The Incenter: The Inscribed Circle Center

The incenter is the point where the three angle bisectors of a triangle meet. An angle bisector is a line that splits an angle into two equal halves. When you bisect all three interior angles, those three lines converge at a single point inside the triangle.

What makes the incenter special is that it’s equidistant from all three sides. That equal distance becomes the radius of the incircle, the largest circle that fits perfectly inside the triangle, touching all three sides. You can calculate this radius using the formula r = 2 × area / perimeter, where the perimeter is the sum of all three side lengths.

The incenter always lies inside the triangle, no matter what shape the triangle takes. To find it on paper, use a protractor or compass to bisect each angle, then mark where the bisectors cross. With a compass and straightedge, you can bisect an angle by drawing arcs from the vertex that intersect both sides of the angle, then drawing arcs from those intersection points to find the bisector line.

The Circumcenter: The Circumscribed Circle Center

The circumcenter is the point where the three perpendicular bisectors of the triangle’s sides meet. A perpendicular bisector is a line that crosses a side at its midpoint and forms a 90-degree angle with it.

This center is equidistant from all three vertices, not the sides. That equal distance is the radius of the circumcircle, a circle that passes through all three corners of the triangle. If you needed to draw the smallest circle that touches all three vertices, you’d center it at the circumcenter.
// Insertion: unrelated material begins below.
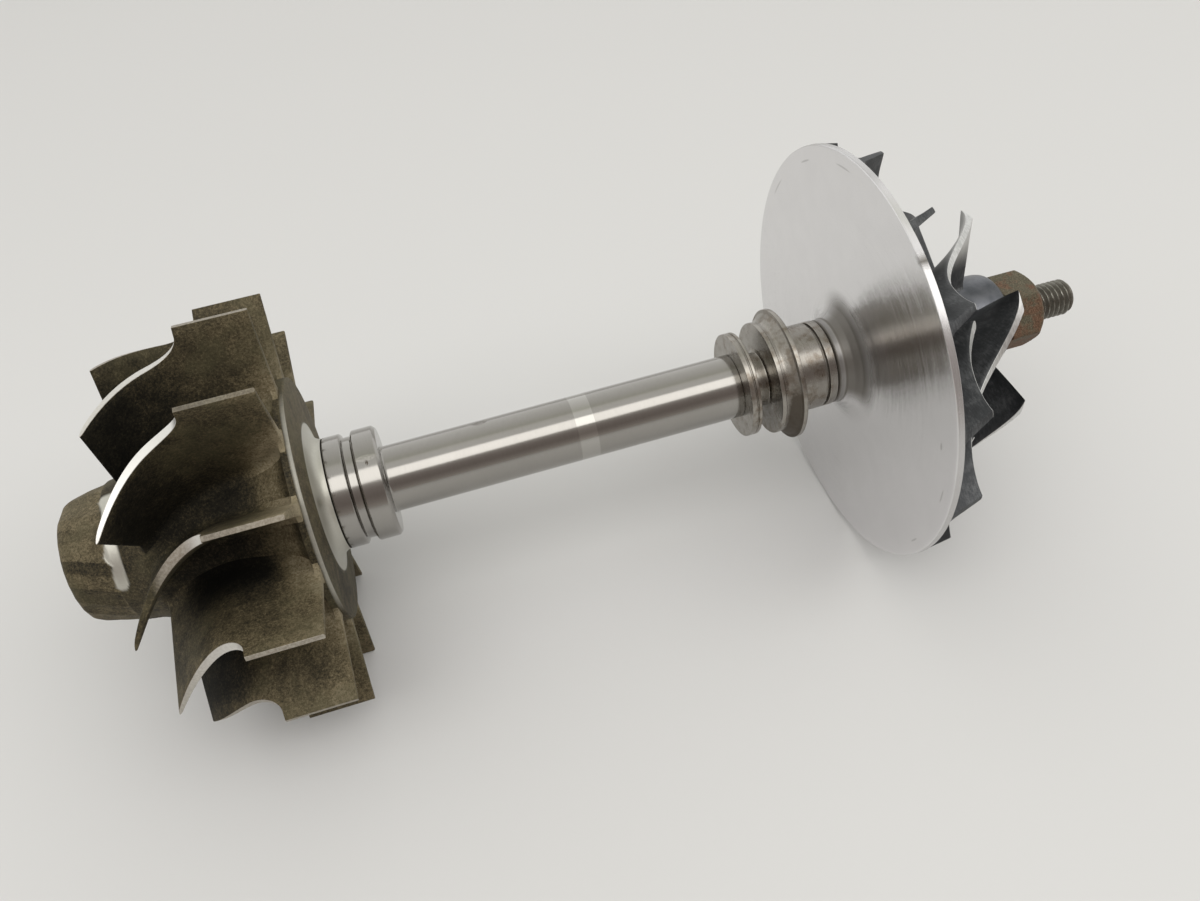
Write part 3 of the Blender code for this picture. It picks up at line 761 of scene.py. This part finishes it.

Unlike the incenter, the circumcenter doesn’t always sit inside the triangle. For an acute triangle (all angles less than 90 degrees), it falls inside. For a right triangle, it lands exactly on the midpoint of the hypotenuse. For an obtuse triangle (one angle greater than 90 degrees), it falls outside the triangle entirely. To construct it, find the midpoint of each side, then draw a line perpendicular to that side through the midpoint. Where any two of these perpendicular bisectors cross is the circumcenter.

The Orthocenter: Where Altitudes Meet

The orthocenter is the intersection point of the triangle’s three altitudes. An altitude is a line drawn from a vertex straight down to the opposite side (or the extension of that side) at a 90-degree angle. Think of it as the “height” line from each corner.

The orthocenter’s position shifts dramatically depending on the triangle’s shape. In an acute triangle, it sits inside the triangle. In a right triangle, it lands exactly at the vertex of the right angle. In an obtuse triangle, it falls outside the triangle on the side of the obtuse angle. To find it, draw the altitude from at least two vertices (perpendicular to the opposite side), and mark where they intersect.

If you’re working with coordinates, finding the orthocenter requires more algebra than the centroid. You need to calculate the slopes of two sides, determine the slopes of lines perpendicular to them (the negative reciprocal), write equations for the altitude lines passing through the opposite vertices, and solve the system of equations to find the intersection point.

Which Center Do You Need?

The right center depends on what you’re trying to do:

  • Balancing a triangular object: Use the centroid. If you’re cutting a triangle out of material and need to find where it balances on a point, the centroid is the center of gravity for a shape with uniform density. Engineers use this principle when analyzing the stability of structures like cantilever platforms, where shifting weight changes the effective center of gravity.
  • Fitting a circle inside a triangle: Use the incenter. It gives you the center and radius of the largest circle that fits within the triangle’s boundaries, touching all three sides.
  • Drawing a circle through the vertices: Use the circumcenter. It’s the center of the unique circle that passes through all three corners of the triangle.
  • Working with altitudes or triangle geometry proofs: Use the orthocenter. It appears frequently in advanced geometry problems and has relationships with the other centers.

A Quick Method for Any Triangle on Paper

If you just need “the center” and don’t care which type, the centroid is almost certainly what you want. It’s the easiest to find and the most practical for everyday purposes. Measure each side, mark the midpoints, draw lines from each corner to the opposite midpoint, and where they cross is your center. With coordinates, just average the three x-values and average the three y-values. The whole process takes under a minute.

For the other three centers, a compass and straightedge are your best tools on paper. Bisecting angles (for the incenter), constructing perpendicular bisectors (for the circumcenter), and dropping altitudes (for the orthocenter) are all standard compass-and-straightedge constructions. You only ever need two of the three lines for any center, since the third will always pass through the same intersection point.